Bu yasal düzenlemeler ışığında somut olaya bakıldığında, dosyaya getirtilen marka tescil kaydı, bilirkişi raporu ve tüm dosya kapsamı ile; davacının müşterek olarak sahip olduğu ———— için tescilli olduğu, davalının ——- verdiği —– —– —– markasını kullandığı, markanın kullanıldığı hizmet sınıfının davacının markasının tescilli olduğu hizmet sınıfı ile aynı olduğu, her iki markada kullanılan şekil ve renk unsurlarının birbirlerinden farklı oldukları, ancak davacının markasının esas unsurunu oluşturan “———- kelimelerinin davalının kullandığı markada da aynen yer aldığı, bu iki kelime dışında kalan ——- ibarelerinin tanımlayıcı nitelikte olmaları nedeniyle davalının markasını davacının markasından farklılaştırmaya yetmediği, tarafların markalarındaki —- unsurları farklıysa da, tüketicilerin genellikle iki markayı bir arada görme şansının olmadığı, bu nedenle markaları aklında kaldığı şekliyle hatırlayabileceği, her iki taraf markasında da akılda kalacak unsurların ——– kelimeleri olacağı, bu nedenle markaların hitap ettikleri ortalama tüketicinin markaları karıştırma veya aralarında bağlantı olduğunu düşünme ihtimallerinin mevcut olduğu, bu nedenle davalının eyleminin davacının markasına tecavüz niteliğinde olduğu anlaşılmakla, davanın ksımen kabulüne, kısmen reddine, davalının işletme ——–olarak ve —- tanıtım evrakında, —–markasını karışıklığa yol açacak——— kullanmak suretiyle davacının marka haklarına tecavüz teşkil eden eylemlerinin önlenmesine, tecavüz oluşturan kartvizit ile tabelaların toplanarak karar kesinleştiğinde masrafı davalıdan alınmak suretiyle imhasına, hukuken icra edilmesi mümkün olmadığından, davalının——– üyeliğinin silinmesi talebinin reddine dair, aşağıdaki şekilde karar vermek gerekmiştir.
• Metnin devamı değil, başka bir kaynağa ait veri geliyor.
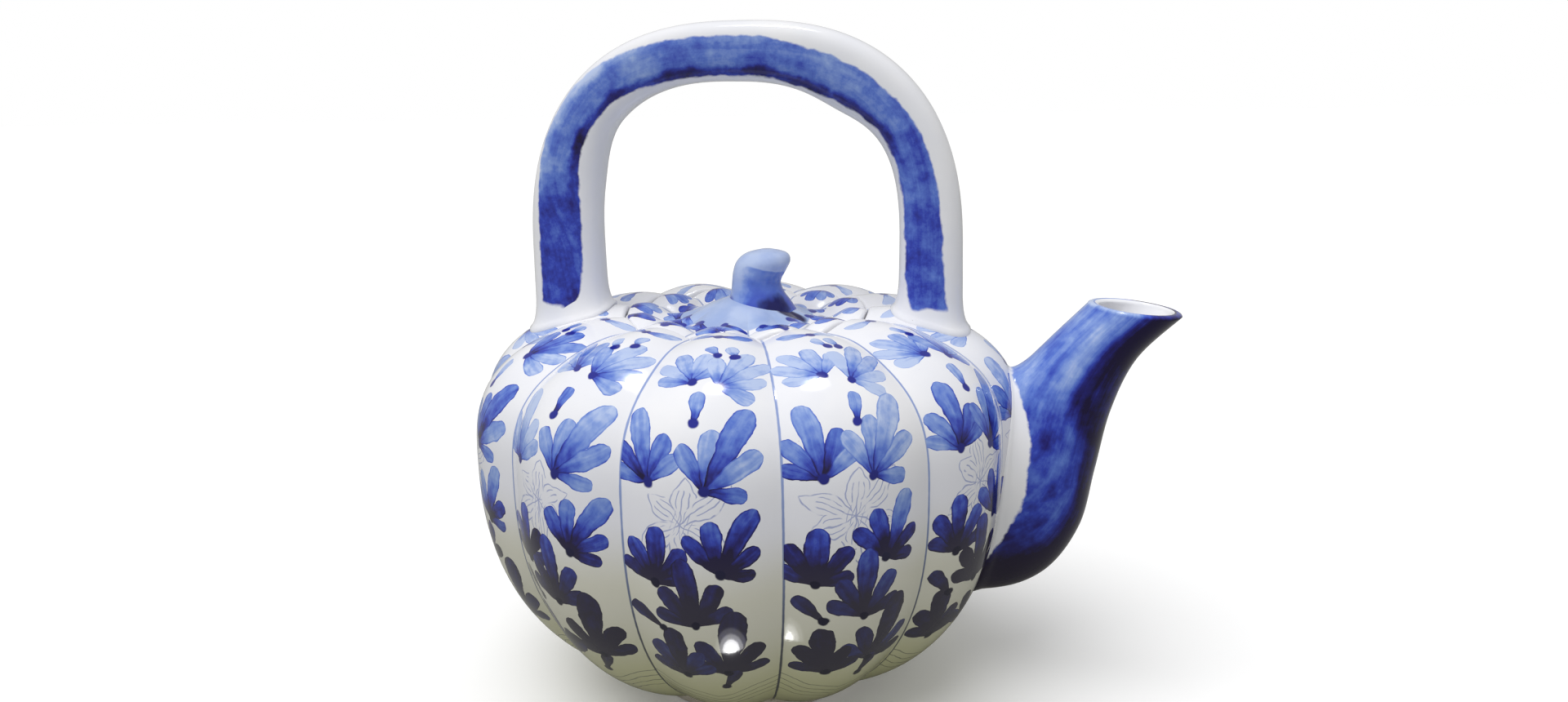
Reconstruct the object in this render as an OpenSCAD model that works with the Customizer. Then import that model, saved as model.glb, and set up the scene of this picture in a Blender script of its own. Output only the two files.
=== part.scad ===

H Ü K Ü M /Yukarıda açıklanan nedenlerle ;
Davanın KISMEN KABULÜNE, KISMEN REDDİNE,
Davalının ——– tabelasında, —- evrakında, ———ortamında davacıya ait “——— markasını karışıklığa yol açacak şekilde ———kullanmak suretiyle davacının marka haklarına tecavüz teşkil eden eylemlerinin önlenmesine,
Tecavüz oluşturan kartvizit ile tabelaların toplanarak karar kesinleştiğinde masrafı davalıdan alınmak suretiyle imhasına,
Davalının ———–üyeliğinin silinmesi talebinin reddine,
Alınması gereken 59,30 TL harçtan peşin alınan 35,90 TL harcın mahsubu ile bakiye 23,40 TL harcın davalıdan tahsili ile Hazine’ye gelir kaydına,
Davacı vekiline davanın kabul edilen kısmı üzerinden ——— gereğince takdir olunan 5.900,00 TL vekalet ücretinin davalıdan tahsili ile davacıya ödenmesine,
Davacı tarafından yapılan 71,80 TL harç, 226,60 TL tebligat ve müzekkere masrafları ile 1.000,00 TL bilirkişi ücreti olmak üzere toplam 1.298,40 TL yargılama giderinin davalıdan tahsili ile davacıya ödenmesine,
Kullanılmayan gider avansının karar kesinleştiğinde ve talep halinde ilgililere iadesine,
Dair; davacı vekilinin yüzüne karşı, davalının yokluğunda, gerekçeli kararın tebliğinden itibaren yasal 2 haftalık süre içersinde istinaf yolu açık olmak üzere verilen karar, açıkça okunup, usulen anlatıldı.